___ Input ___

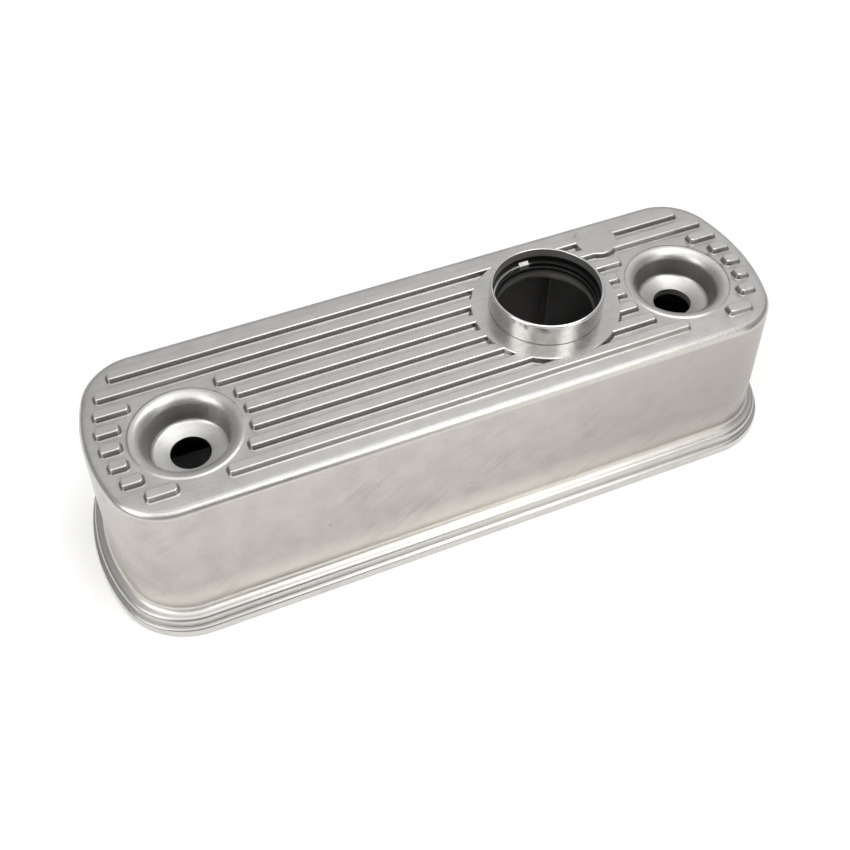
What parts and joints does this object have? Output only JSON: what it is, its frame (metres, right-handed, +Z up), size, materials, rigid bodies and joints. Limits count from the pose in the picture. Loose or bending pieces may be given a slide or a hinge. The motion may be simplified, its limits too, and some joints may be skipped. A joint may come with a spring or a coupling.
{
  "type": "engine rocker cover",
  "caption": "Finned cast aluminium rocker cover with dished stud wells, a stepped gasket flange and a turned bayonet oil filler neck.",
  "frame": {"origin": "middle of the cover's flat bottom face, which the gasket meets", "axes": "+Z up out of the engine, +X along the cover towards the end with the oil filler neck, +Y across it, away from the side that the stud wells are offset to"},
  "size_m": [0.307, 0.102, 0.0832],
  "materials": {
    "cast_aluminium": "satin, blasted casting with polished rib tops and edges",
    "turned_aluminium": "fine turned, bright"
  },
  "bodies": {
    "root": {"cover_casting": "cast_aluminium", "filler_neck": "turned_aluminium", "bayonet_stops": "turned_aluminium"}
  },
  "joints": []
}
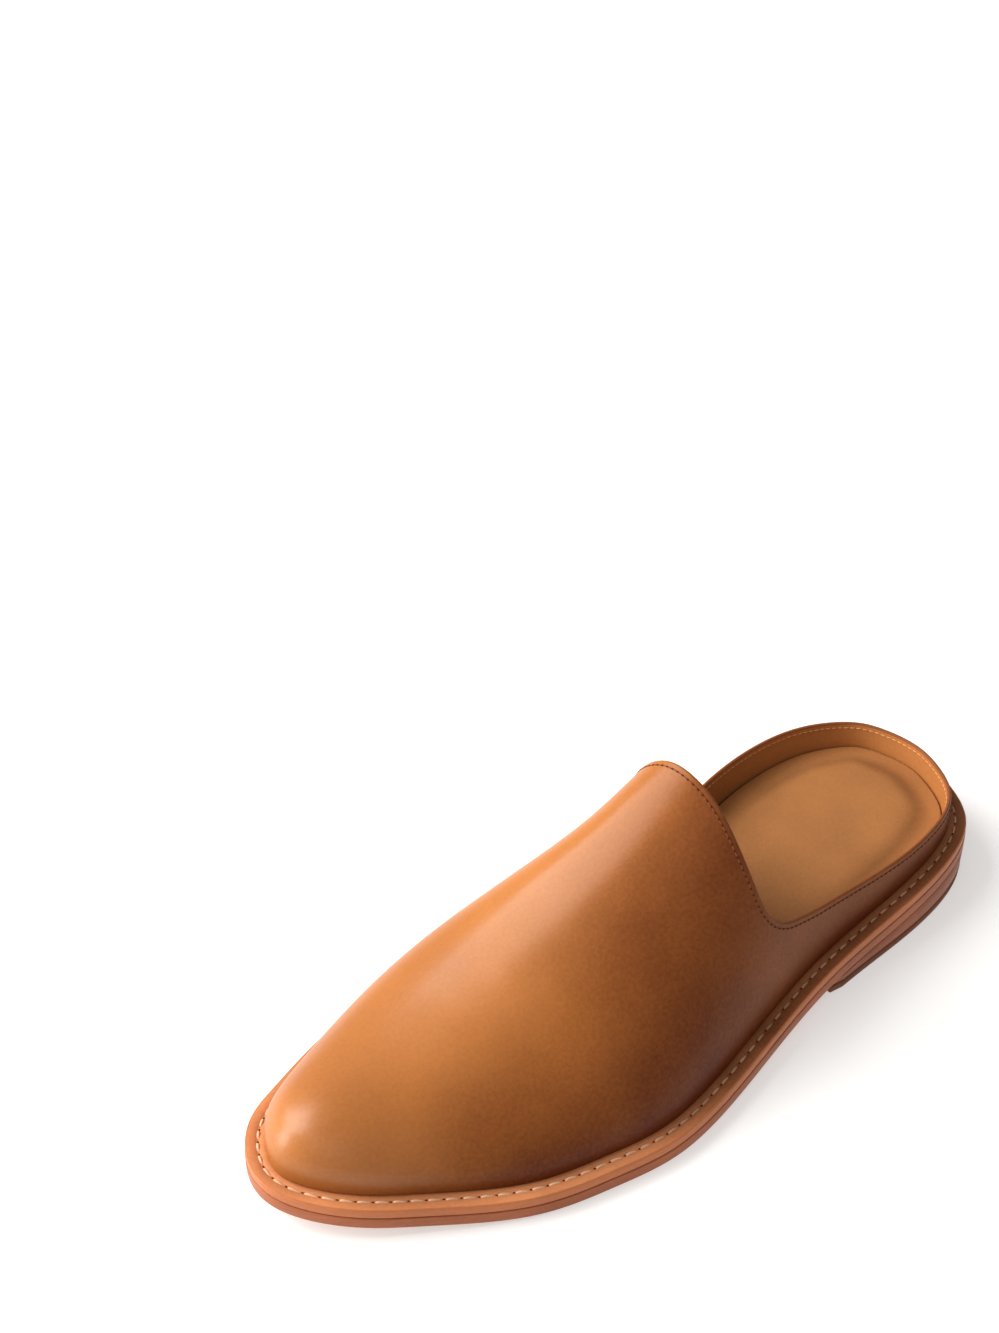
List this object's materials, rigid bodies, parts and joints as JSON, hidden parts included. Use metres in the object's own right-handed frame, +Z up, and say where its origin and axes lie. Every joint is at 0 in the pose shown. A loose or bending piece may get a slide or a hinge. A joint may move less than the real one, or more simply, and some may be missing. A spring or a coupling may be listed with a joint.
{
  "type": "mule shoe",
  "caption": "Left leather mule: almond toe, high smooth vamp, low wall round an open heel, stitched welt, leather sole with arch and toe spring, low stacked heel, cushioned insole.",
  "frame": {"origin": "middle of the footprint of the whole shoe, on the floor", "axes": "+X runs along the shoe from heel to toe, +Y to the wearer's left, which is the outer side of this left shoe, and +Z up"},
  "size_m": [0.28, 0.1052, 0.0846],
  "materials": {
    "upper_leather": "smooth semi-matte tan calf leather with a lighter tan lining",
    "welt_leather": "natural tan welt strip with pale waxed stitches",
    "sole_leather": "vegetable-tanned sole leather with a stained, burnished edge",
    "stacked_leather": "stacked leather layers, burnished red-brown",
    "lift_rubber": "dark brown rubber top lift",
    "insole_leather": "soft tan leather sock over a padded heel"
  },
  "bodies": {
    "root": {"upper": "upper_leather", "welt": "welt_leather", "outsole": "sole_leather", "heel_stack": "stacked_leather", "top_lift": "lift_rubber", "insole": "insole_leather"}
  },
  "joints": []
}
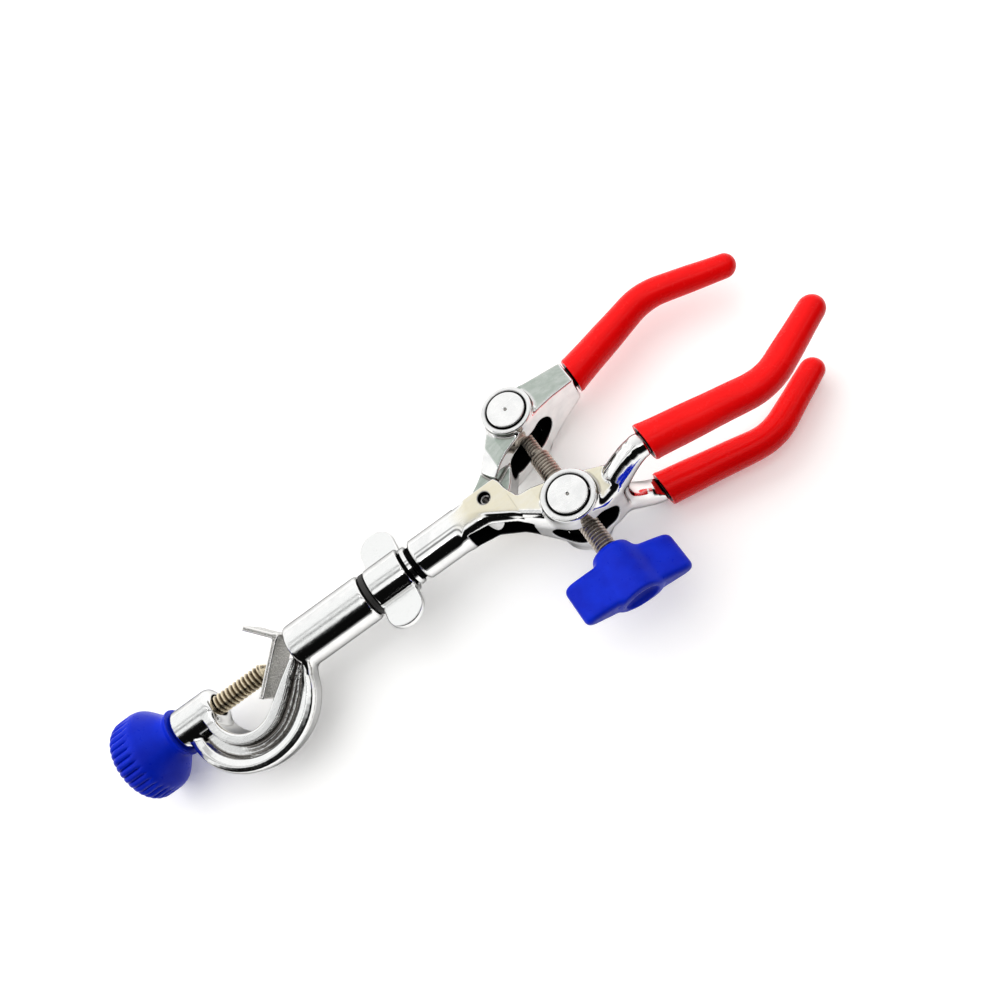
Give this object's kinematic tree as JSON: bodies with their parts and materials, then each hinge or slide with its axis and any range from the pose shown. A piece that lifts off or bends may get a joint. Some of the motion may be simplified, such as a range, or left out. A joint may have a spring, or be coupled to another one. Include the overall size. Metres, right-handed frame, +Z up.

___

■ **Exercise requirements**: Repeat the data precisely, line by line.

■ **Exercise solution**:
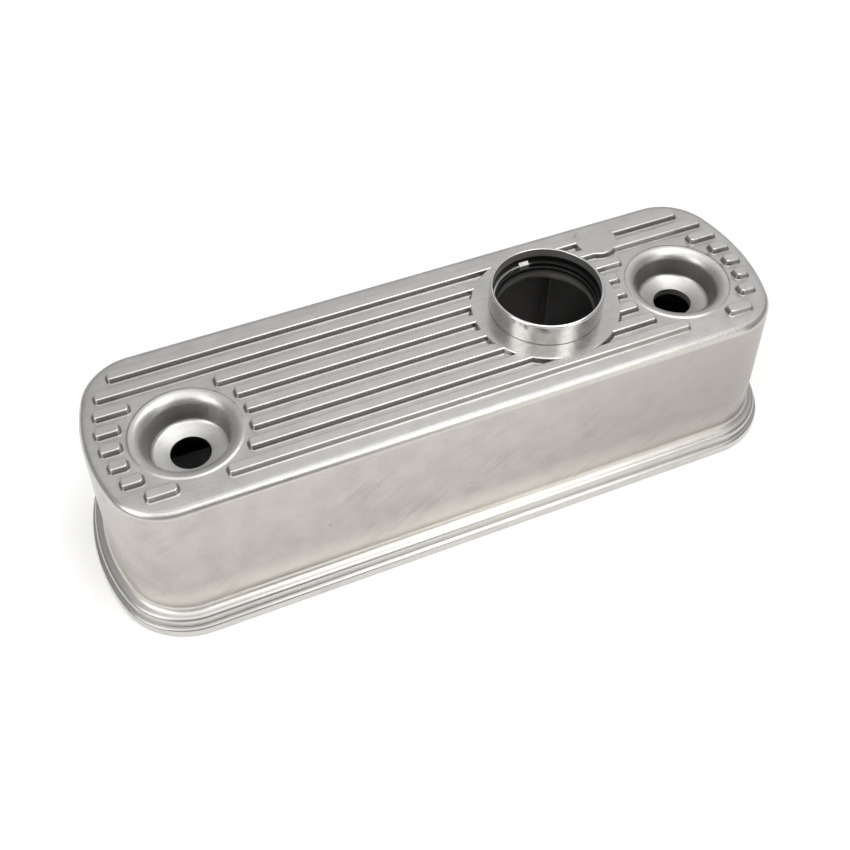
What parts and joints does this object have? Output only JSON: what it is, its frame (metres, right-handed, +Z up), size, materials, rigid bodies and joints. Limits count from the pose in the picture. Loose or bending pieces may be given a slide or a hinge. The motion may be simplified, its limits too, and some joints may be skipped. A joint may come with a spring or a coupling.
{
  "type": "engine rocker cover",
  "caption": "Finned cast aluminium rocker cover with dished stud wells, a stepped gasket flange and a turned bayonet oil filler neck.",
  "frame": {"origin": "middle of the cover's flat bottom face, which the gasket meets", "axes": "+Z up out of the engine, +X along the cover towards the end with the oil filler neck, +Y across it, away from the side that the stud wells are offset to"},
  "size_m": [0.307, 0.102, 0.0832],
  "materials": {
    "cast_aluminium": "satin, blasted casting with polished rib tops and edges",
    "turned_aluminium": "fine turned, bright"
  },
  "bodies": {
    "root": {"cover_casting": "cast_aluminium", "filler_neck": "turned_aluminium", "bayonet_stops": "turned_aluminium"}
  },
  "joints": []
}
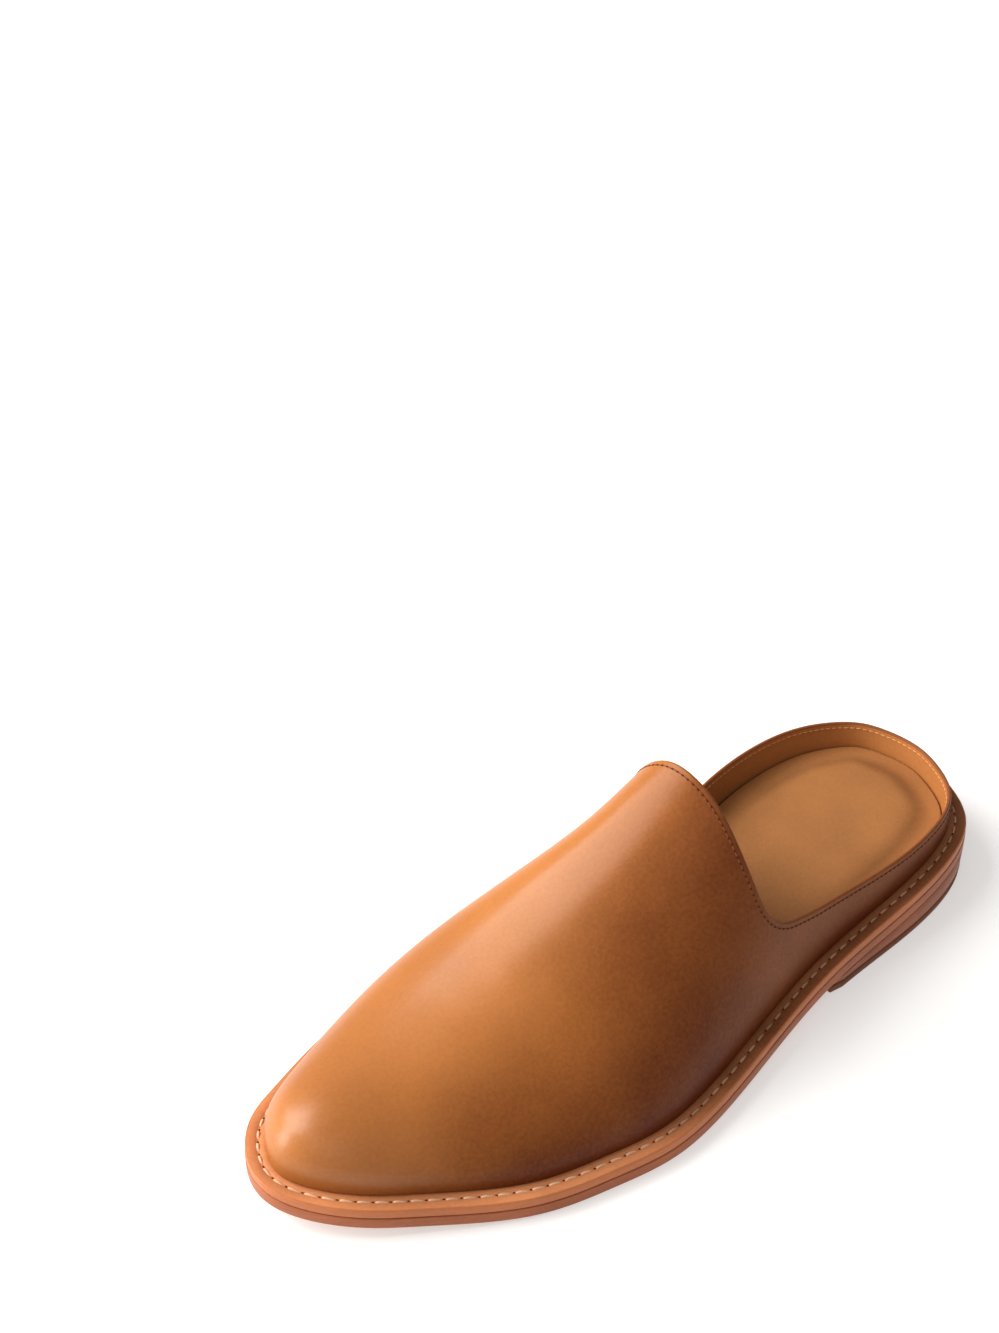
List this object's materials, rigid bodies, parts and joints as JSON, hidden parts included. Use metres in the object's own right-handed frame, +Z up, and say where its origin and axes lie. Every joint is at 0 in the pose shown. A loose or bending piece may get a slide or a hinge. A joint may move less than the real one, or more simply, and some may be missing. A spring or a coupling may be listed with a joint.
{
  "type": "mule shoe",
  "caption": "Left leather mule: almond toe, high smooth vamp, low wall round an open heel, stitched welt, leather sole with arch and toe spring, low stacked heel, cushioned insole.",
  "frame": {"origin": "middle of the footprint of the whole shoe, on the floor", "axes": "+X runs along the shoe from heel to toe, +Y to the wearer's left, which is the outer side of this left shoe, and +Z up"},
  "size_m": [0.28, 0.1052, 0.0846],
  "materials": {
    "upper_leather": "smooth semi-matte tan calf leather with a lighter tan lining",
    "welt_leather": "natural tan welt strip with pale waxed stitches",
    "sole_leather": "vegetable-tanned sole leather with a stained, burnished edge",
    "stacked_leather": "stacked leather layers, burnished red-brown",
    "lift_rubber": "dark brown rubber top lift",
    "insole_leather": "soft tan leather sock over a padded heel"
  },
  "bodies": {
    "root": {"upper": "upper_leather", "welt": "welt_leather", "outsole": "sole_leather", "heel_stack": "stacked_leather", "top_lift": "lift_rubber", "insole": "insole_leather"}
  },
  "joints": []
}
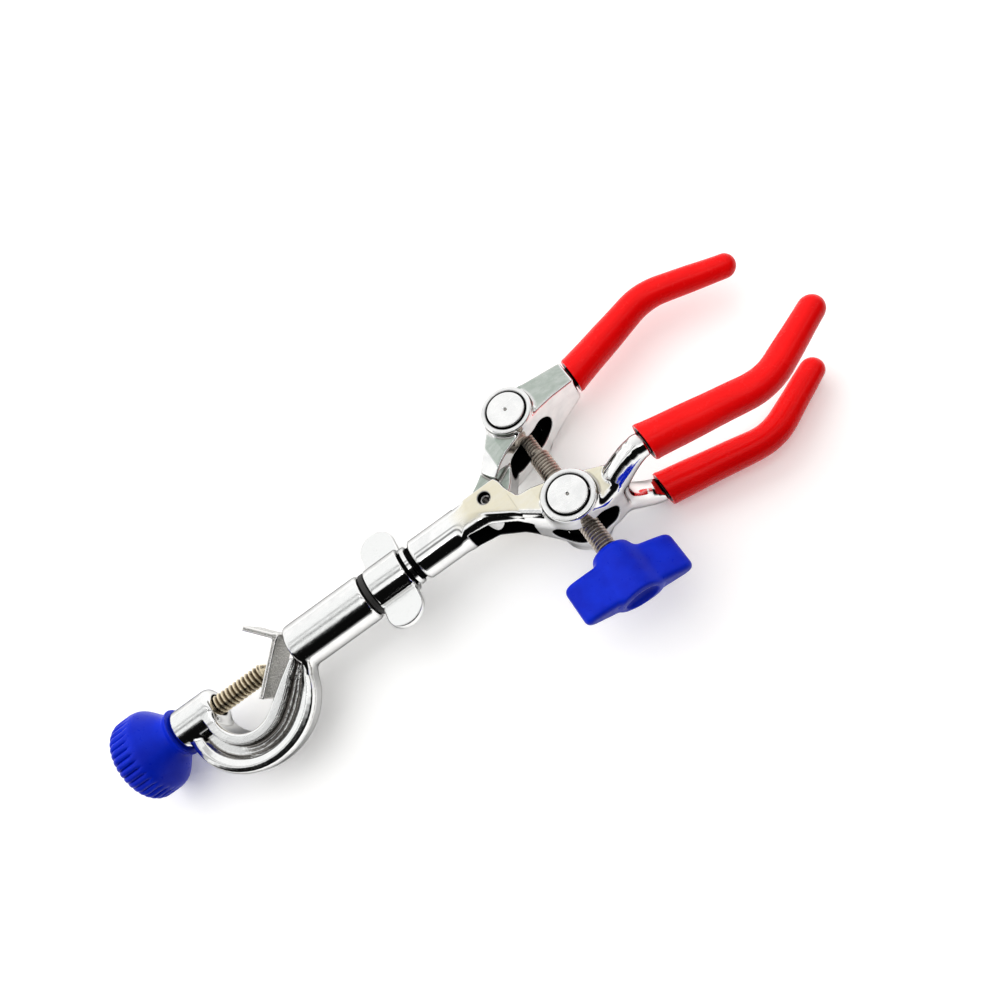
Give this object's kinematic tree as JSON: bodies with their parts and materials, then each hinge or slide with its axis and any range from the pose shown. A piece that lifts off or bends may get a joint. Some of the motion may be simplified, such as a range, or left out. A joint may have a spring, or be coupled to another one. Include the overall size. Metres, right-handed frame, +Z up.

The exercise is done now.